%%
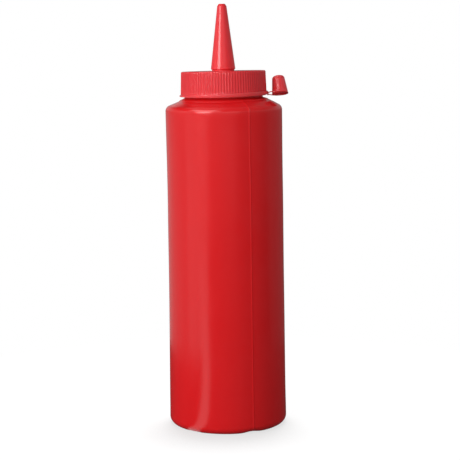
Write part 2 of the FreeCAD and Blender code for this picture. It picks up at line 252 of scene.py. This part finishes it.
PUSHUP_DEPTH = 1.8       # the base is pushed up inside the ring that the bottle stands on
PUSHUP_R = 18.8
RING_IN_R = 21.2
HEEL_R = 27.99
WALL_PULL = (27.1, 88.0)  # control point that draws the side wall in to a slight waist
SHOULDER_R = 27.45
SHOULDER_Z = 151.2
COLLAR = [(21.15, 153.94, 0.5), (20.6, 154.49, 0.3)]   # a low step round the neck's root
NECK_R = 18.4
NECK_ROOT_Z = 155.446
NECK_TOP_Z = 166.2

# a zone is the two heights between which a form sets in, or with END in its name fades;
# the corner's is two distances out from the axis
SEAM_AT = math.radians(-64.8)    # where the mould's halves met, and half a turn from it
SEAM_RIDGE = 0.16
SEAM_WIDTH = 0.24
SEAM_TOP_ZONE = (149, 151)       # the ridge turns to face up
WAVER = 0.10                     # slow unevenness of the blown side wall
WAVER_LONG = 38                  # how long its swells are
WAVER_ROUND = 1.3                # and how many there are to the wall's radius, round it
WAVER_ZONE = (6, 16)
WAVER_END_ZONE = (140, 150)
TOP_LEAN = 0.25                  # how far the blown bottle's top leans away from the tip cap
LEAN_ZONE = (100, 150)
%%
### PROBLEM DESCRIPTION
Reproduce the material exactly, with every line intact.

### WRITTEN SOLUTION
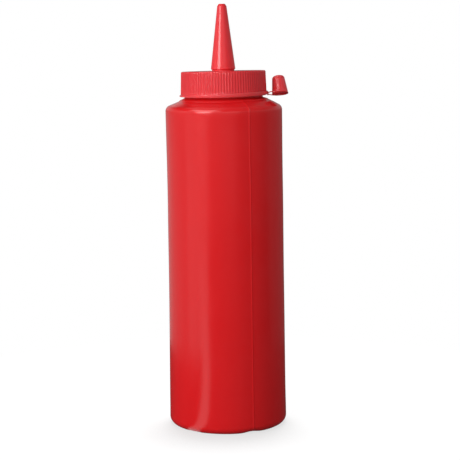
Write part 2 of the FreeCAD and Blender code for this picture. It picks up at line 252 of scene.py. This part finishes it.
PUSHUP_DEPTH = 1.8       # the base is pushed up inside the ring that the bottle stands on
PUSHUP_R = 18.8
RING_IN_R = 21.2
HEEL_R = 27.99
WALL_PULL = (27.1, 88.0)  # control point that draws the side wall in to a slight waist
SHOULDER_R = 27.45
SHOULDER_Z = 151.2
COLLAR = [(21.15, 153.94, 0.5), (20.6, 154.49, 0.3)]   # a low step round the neck's root
NECK_R = 18.4
NECK_ROOT_Z = 155.446
NECK_TOP_Z = 166.2

# a zone is the two heights between which a form sets in, or with END in its name fades;
# the corner's is two distances out from the axis
SEAM_AT = math.radians(-64.8)    # where the mould's halves met, and half a turn from it
SEAM_RIDGE = 0.16
SEAM_WIDTH = 0.24
SEAM_TOP_ZONE = (149, 151)       # the ridge turns to face up
WAVER = 0.10                     # slow unevenness of the blown side wall
WAVER_LONG = 38                  # how long its swells are
WAVER_ROUND = 1.3                # and how many there are to the wall's radius, round it
WAVER_ZONE = (6, 16)
WAVER_END_ZONE = (140, 150)
TOP_LEAN = 0.25                  # how far the blown bottle's top leans away from the tip cap
LEAN_ZONE = (100, 150)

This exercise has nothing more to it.